** Exercise data **
● ● ● ●
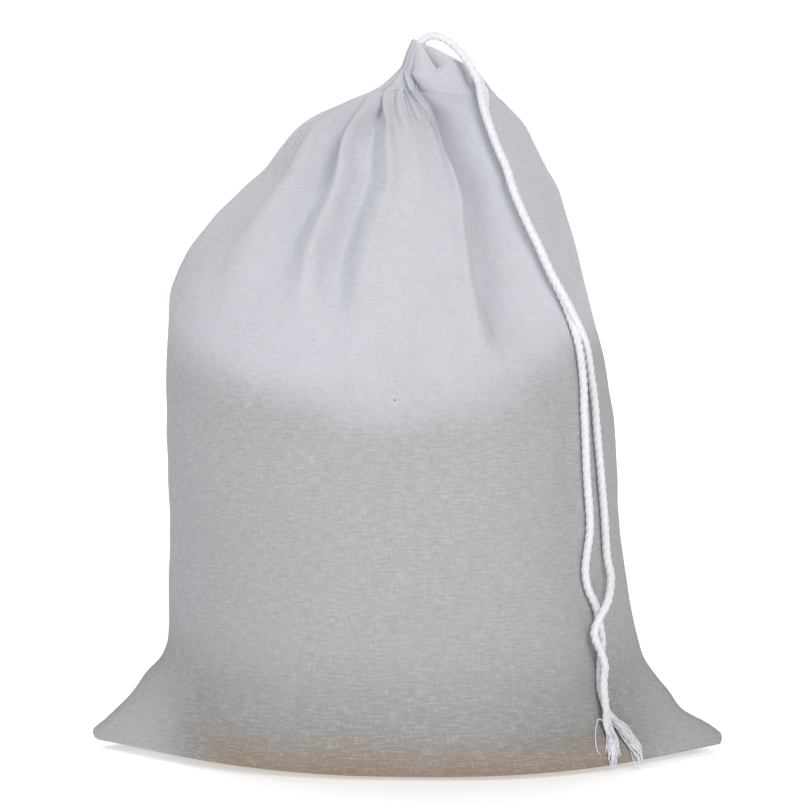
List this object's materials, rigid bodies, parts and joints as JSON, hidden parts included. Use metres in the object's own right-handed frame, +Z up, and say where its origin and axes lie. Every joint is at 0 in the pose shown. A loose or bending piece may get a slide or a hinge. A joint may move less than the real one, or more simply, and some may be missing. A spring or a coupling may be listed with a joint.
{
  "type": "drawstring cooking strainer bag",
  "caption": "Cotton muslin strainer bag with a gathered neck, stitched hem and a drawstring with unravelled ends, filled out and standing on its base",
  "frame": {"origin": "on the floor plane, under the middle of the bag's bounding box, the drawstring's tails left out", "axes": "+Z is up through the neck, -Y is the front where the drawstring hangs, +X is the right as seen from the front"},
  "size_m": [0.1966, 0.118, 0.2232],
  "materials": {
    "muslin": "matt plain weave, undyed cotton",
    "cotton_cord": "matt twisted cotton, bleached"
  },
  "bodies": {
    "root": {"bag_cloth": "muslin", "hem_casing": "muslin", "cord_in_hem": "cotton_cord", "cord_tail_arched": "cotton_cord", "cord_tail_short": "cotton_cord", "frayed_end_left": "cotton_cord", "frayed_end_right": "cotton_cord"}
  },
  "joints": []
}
● ● ● ●
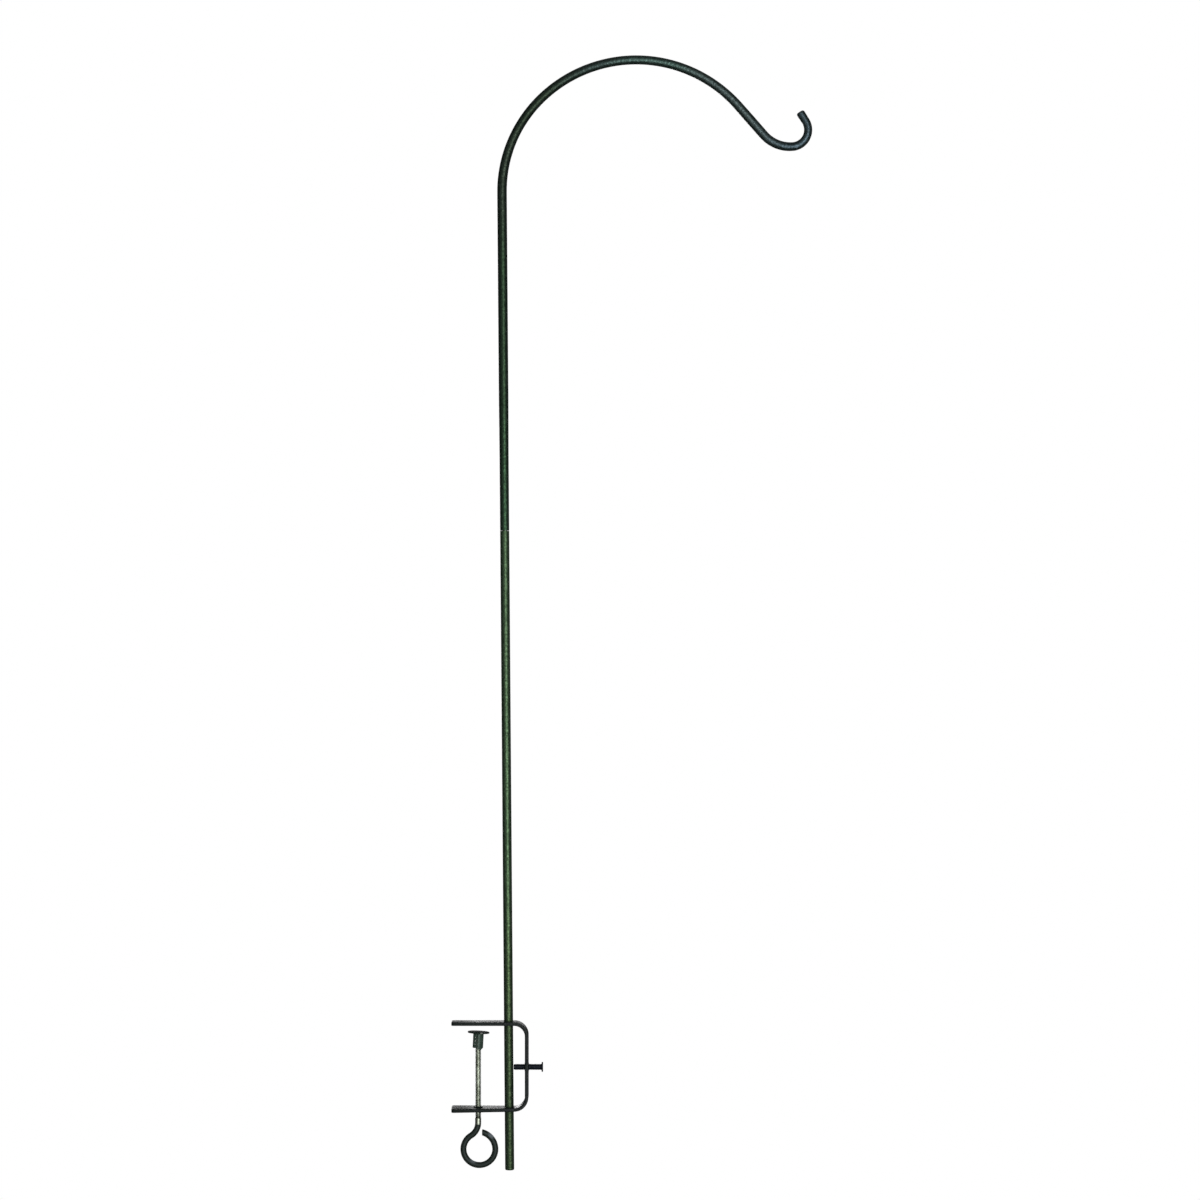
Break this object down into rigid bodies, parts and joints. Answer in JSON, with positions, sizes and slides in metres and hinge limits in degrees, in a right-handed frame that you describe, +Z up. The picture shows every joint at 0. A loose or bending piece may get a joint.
● ● ● ●
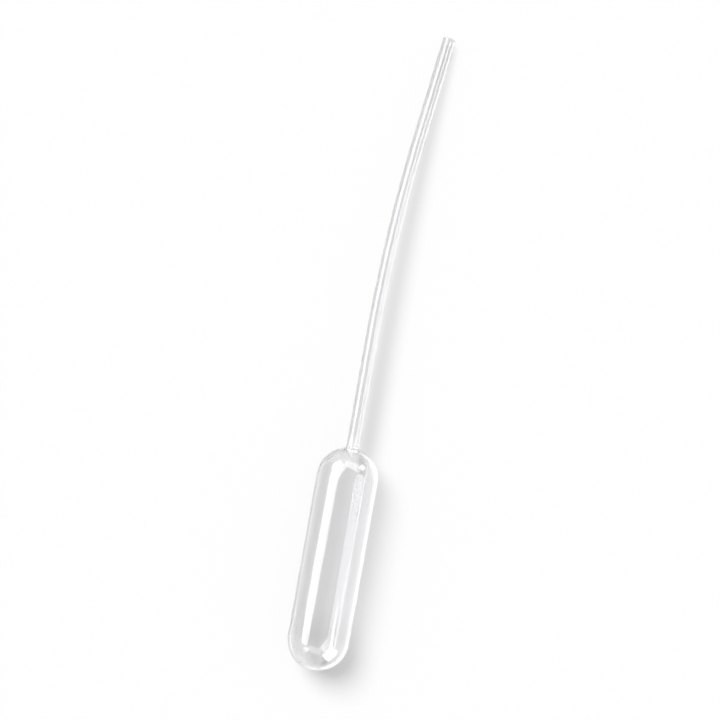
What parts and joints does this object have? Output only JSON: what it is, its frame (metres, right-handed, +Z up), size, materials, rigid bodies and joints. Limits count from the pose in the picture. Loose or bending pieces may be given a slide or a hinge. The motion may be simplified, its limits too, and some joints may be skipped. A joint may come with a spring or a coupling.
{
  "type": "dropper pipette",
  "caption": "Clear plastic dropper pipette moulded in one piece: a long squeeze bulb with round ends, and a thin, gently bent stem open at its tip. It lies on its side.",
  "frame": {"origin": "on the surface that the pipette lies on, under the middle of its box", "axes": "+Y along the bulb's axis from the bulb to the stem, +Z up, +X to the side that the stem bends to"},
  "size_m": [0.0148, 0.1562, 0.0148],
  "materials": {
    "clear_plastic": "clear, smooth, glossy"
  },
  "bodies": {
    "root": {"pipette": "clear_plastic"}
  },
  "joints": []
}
● ● ● ●
** Written instruction **
Copy each line of the listing that includes "joints".

** Result **
List this object's materials, rigid bodies, parts and joints as JSON, hidden parts included. Use metres in the object's own right-handed frame, +Z up, and say where its origin and axes lie. Every joint is at 0 in the pose shown. A loose or bending piece may get a slide or a hinge. A joint may move less than the real one, or more simply, and some may be missing. A spring or a coupling may be listed with a joint.
  "joints": []
Break this object down into rigid bodies, parts and joints. Answer in JSON, with positions, sizes and slides in metres and hinge limits in degrees, in a right-handed frame that you describe, +Z up. The picture shows every joint at 0. A loose or bending piece may get a joint.
What parts and joints does this object have? Output only JSON: what it is, its frame (metres, right-handed, +Z up), size, materials, rigid bodies and joints. Limits count from the pose in the picture. Loose or bending pieces may be given a slide or a hinge. The motion may be simplified, its limits too, and some joints may be skipped. A joint may come with a spring or a coupling.
  "joints": []